— Start of Dataset excerpt —

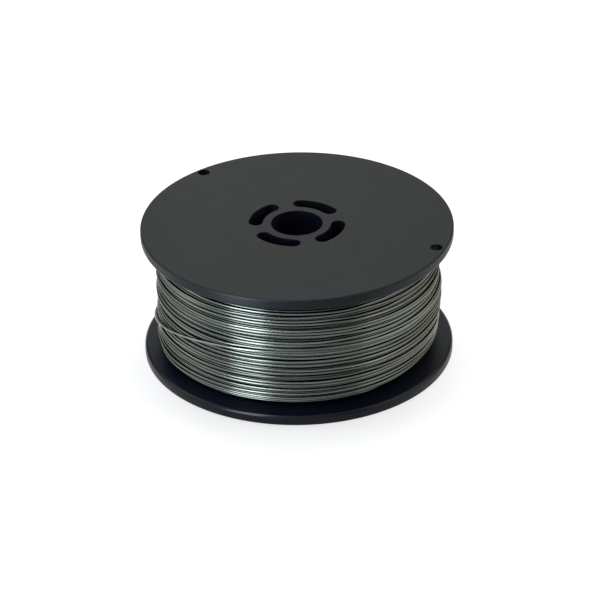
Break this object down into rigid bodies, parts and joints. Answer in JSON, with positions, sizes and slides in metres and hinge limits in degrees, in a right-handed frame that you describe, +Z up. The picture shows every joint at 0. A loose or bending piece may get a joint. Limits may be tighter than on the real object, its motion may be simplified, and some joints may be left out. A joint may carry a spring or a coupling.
{
  "type": "spool of flux-cored welding wire",
  "caption": "Plastic wire spool with wide round flanges, a spindle bore and arc slots, wound full with flux-cored welding wire.",
  "frame": {"origin": "middle of the lower flange's outer face, on the axis of the spindle bore", "axes": "+Z up along the spindle bore; the spool stands on its lower flange, and the wire anchor holes are in the upper one"},
  "size_m": [0.1, 0.1, 0.045],
  "materials": {
    "spool_plastic": "black moulded plastic, satin, with a fine grain",
    "steel_wire": "drawn steel wire, bright crowns with dark grooves between the turns"
  },
  "bodies": {
    "root": {"spool": "spool_plastic", "wire_winding": "steel_wire"}
  },
  "joints": []
}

— End of Dataset excerpt —

Write the data back out verbatim.

## Reply to the task
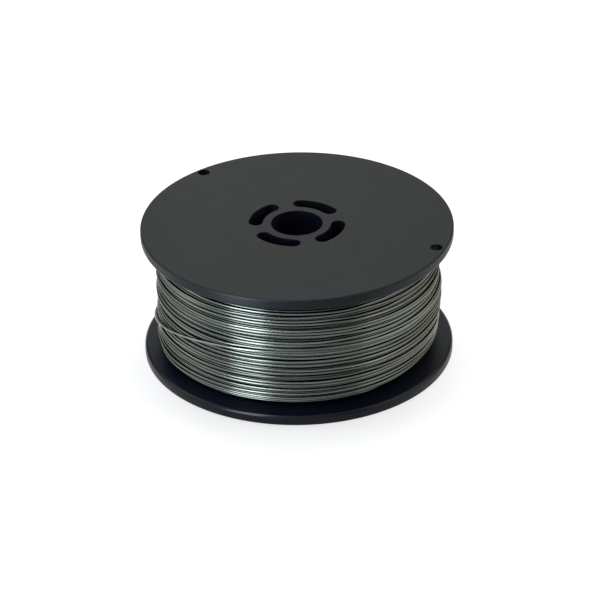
Break this object down into rigid bodies, parts and joints. Answer in JSON, with positions, sizes and slides in metres and hinge limits in degrees, in a right-handed frame that you describe, +Z up. The picture shows every joint at 0. A loose or bending piece may get a joint. Limits may be tighter than on the real object, its motion may be simplified, and some joints may be left out. A joint may carry a spring or a coupling.
{
  "type": "spool of flux-cored welding wire",
  "caption": "Plastic wire spool with wide round flanges, a spindle bore and arc slots, wound full with flux-cored welding wire.",
  "frame": {"origin": "middle of the lower flange's outer face, on the axis of the spindle bore", "axes": "+Z up along the spindle bore; the spool stands on its lower flange, and the wire anchor holes are in the upper one"},
  "size_m": [0.1, 0.1, 0.045],
  "materials": {
    "spool_plastic": "black moulded plastic, satin, with a fine grain",
    "steel_wire": "drawn steel wire, bright crowns with dark grooves between the turns"
  },
  "bodies": {
    "root": {"spool": "spool_plastic", "wire_winding": "steel_wire"}
  },
  "joints": []
}